Task:
Work through the records below and tally every line containing "which". Reply with the total alone.

Data for the task:

━━━━━━━━━━━━━━━━━━━━

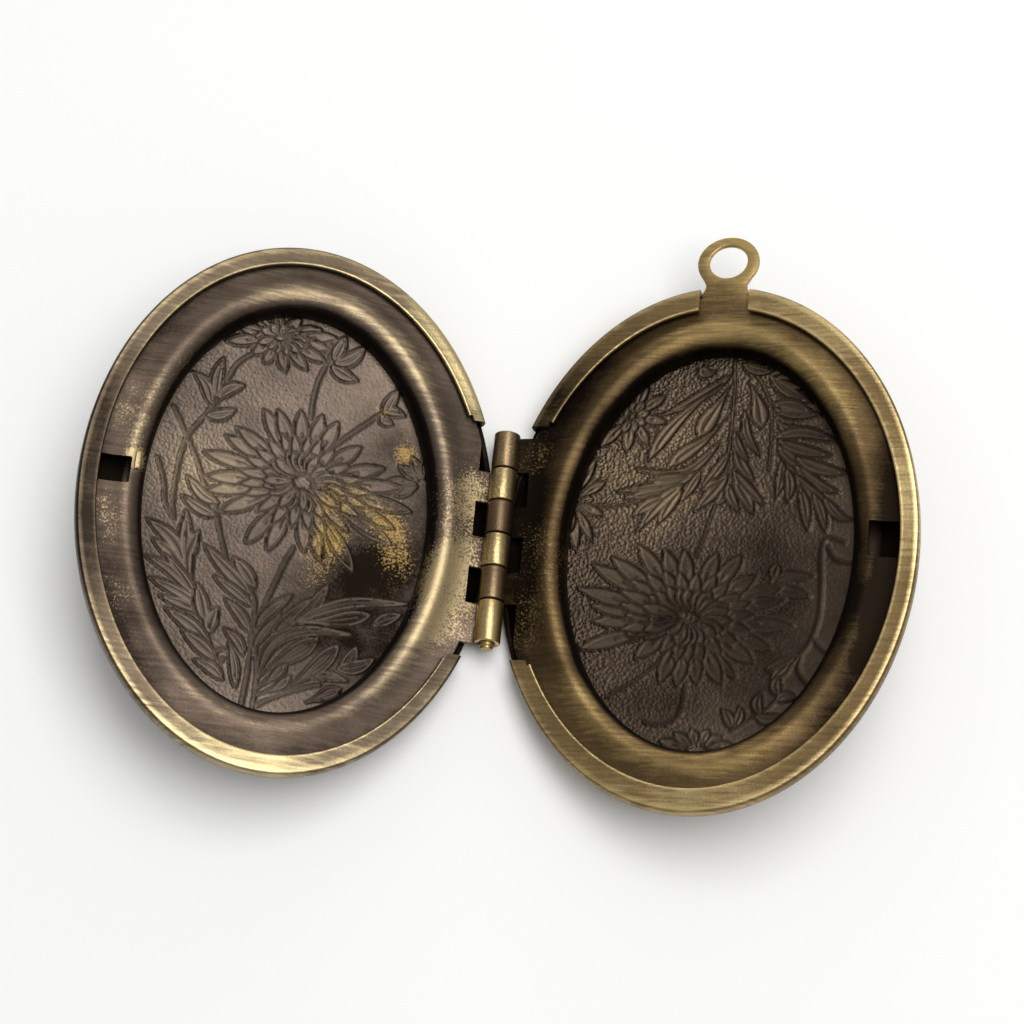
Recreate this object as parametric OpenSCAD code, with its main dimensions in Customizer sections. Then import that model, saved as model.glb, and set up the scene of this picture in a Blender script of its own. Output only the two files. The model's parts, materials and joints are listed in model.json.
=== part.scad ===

━━━━━━━━━━━━━━━━━━━━

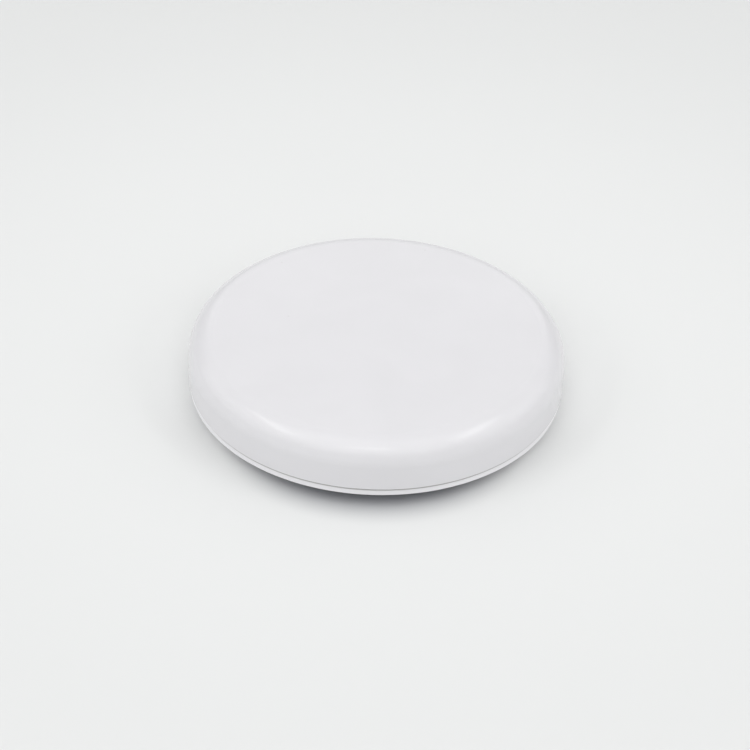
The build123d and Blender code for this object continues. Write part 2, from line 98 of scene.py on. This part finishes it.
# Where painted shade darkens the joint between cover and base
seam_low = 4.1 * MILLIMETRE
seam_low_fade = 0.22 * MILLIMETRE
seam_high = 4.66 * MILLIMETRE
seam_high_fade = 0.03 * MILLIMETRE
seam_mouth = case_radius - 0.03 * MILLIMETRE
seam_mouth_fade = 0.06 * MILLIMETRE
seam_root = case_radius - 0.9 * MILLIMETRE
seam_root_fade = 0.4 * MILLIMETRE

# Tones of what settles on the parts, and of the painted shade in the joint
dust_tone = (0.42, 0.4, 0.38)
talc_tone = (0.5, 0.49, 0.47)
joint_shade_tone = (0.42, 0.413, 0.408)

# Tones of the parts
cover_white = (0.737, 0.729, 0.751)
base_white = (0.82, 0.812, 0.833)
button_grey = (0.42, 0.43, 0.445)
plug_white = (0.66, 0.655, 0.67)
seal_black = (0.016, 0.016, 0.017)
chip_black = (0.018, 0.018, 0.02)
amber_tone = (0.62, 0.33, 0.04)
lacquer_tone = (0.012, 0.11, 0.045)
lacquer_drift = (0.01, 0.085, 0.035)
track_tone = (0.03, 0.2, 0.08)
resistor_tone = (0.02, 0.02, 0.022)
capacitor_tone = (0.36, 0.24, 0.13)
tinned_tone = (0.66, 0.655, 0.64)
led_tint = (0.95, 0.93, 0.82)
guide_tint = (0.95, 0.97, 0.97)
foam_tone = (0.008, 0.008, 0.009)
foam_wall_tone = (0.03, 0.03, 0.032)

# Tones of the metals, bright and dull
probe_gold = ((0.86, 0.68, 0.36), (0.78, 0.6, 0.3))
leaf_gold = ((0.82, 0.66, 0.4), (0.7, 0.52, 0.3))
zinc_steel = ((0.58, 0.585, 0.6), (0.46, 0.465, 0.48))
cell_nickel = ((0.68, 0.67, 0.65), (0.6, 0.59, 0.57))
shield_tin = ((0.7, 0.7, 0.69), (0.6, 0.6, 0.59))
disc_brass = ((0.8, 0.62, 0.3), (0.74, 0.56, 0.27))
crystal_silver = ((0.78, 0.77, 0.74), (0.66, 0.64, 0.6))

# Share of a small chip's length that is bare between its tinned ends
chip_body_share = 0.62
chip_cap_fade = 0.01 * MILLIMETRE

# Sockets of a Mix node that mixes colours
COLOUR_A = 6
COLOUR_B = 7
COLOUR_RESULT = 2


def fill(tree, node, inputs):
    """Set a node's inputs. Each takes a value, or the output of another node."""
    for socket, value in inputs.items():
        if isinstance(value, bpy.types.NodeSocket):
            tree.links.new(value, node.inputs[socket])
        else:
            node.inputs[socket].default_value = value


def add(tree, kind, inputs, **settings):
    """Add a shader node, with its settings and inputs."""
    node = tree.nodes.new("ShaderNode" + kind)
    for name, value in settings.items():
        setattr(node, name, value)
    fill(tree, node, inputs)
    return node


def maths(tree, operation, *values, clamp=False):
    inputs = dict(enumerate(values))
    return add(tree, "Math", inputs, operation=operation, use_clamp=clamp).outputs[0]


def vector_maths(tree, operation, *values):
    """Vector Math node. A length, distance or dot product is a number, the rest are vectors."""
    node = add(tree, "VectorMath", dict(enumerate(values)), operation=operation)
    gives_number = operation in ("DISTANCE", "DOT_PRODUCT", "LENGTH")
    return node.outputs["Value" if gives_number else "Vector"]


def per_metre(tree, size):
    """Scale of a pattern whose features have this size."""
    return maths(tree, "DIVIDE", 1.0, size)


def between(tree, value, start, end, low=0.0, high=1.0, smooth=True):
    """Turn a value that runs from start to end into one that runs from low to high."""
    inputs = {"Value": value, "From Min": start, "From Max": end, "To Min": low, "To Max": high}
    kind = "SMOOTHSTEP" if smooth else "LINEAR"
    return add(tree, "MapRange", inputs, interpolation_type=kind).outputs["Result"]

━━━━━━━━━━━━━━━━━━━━

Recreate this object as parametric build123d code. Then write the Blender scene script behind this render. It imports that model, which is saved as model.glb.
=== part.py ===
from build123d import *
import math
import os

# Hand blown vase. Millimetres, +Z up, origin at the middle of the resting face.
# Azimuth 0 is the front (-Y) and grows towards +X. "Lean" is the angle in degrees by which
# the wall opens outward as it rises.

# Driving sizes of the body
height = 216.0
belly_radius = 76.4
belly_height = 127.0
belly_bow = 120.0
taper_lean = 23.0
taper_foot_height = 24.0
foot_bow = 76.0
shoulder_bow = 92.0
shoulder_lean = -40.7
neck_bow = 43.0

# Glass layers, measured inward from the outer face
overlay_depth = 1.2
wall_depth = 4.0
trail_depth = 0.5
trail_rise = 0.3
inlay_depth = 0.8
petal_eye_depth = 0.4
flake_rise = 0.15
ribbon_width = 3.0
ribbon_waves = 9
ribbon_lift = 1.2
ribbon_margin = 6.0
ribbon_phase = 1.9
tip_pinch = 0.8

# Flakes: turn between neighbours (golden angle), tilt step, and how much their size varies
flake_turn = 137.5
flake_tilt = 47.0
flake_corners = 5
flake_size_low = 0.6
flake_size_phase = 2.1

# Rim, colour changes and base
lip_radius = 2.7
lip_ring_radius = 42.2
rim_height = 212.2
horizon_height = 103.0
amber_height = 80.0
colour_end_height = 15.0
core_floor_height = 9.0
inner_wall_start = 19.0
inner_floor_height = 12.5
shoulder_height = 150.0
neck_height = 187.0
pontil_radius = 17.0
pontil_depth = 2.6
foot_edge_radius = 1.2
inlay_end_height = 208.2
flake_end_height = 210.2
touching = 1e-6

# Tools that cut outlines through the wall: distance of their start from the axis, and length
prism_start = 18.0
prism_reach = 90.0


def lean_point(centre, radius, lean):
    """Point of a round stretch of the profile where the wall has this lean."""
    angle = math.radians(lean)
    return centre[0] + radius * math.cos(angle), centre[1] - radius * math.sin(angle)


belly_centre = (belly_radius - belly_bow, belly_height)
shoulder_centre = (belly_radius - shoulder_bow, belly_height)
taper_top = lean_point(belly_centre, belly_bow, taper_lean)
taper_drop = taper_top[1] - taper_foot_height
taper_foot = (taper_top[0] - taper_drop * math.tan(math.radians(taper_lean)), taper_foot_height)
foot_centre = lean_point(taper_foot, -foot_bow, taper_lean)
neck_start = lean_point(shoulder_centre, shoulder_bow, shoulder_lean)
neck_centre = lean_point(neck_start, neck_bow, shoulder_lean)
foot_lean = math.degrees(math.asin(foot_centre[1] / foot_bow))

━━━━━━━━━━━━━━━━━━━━

Correct answer:
2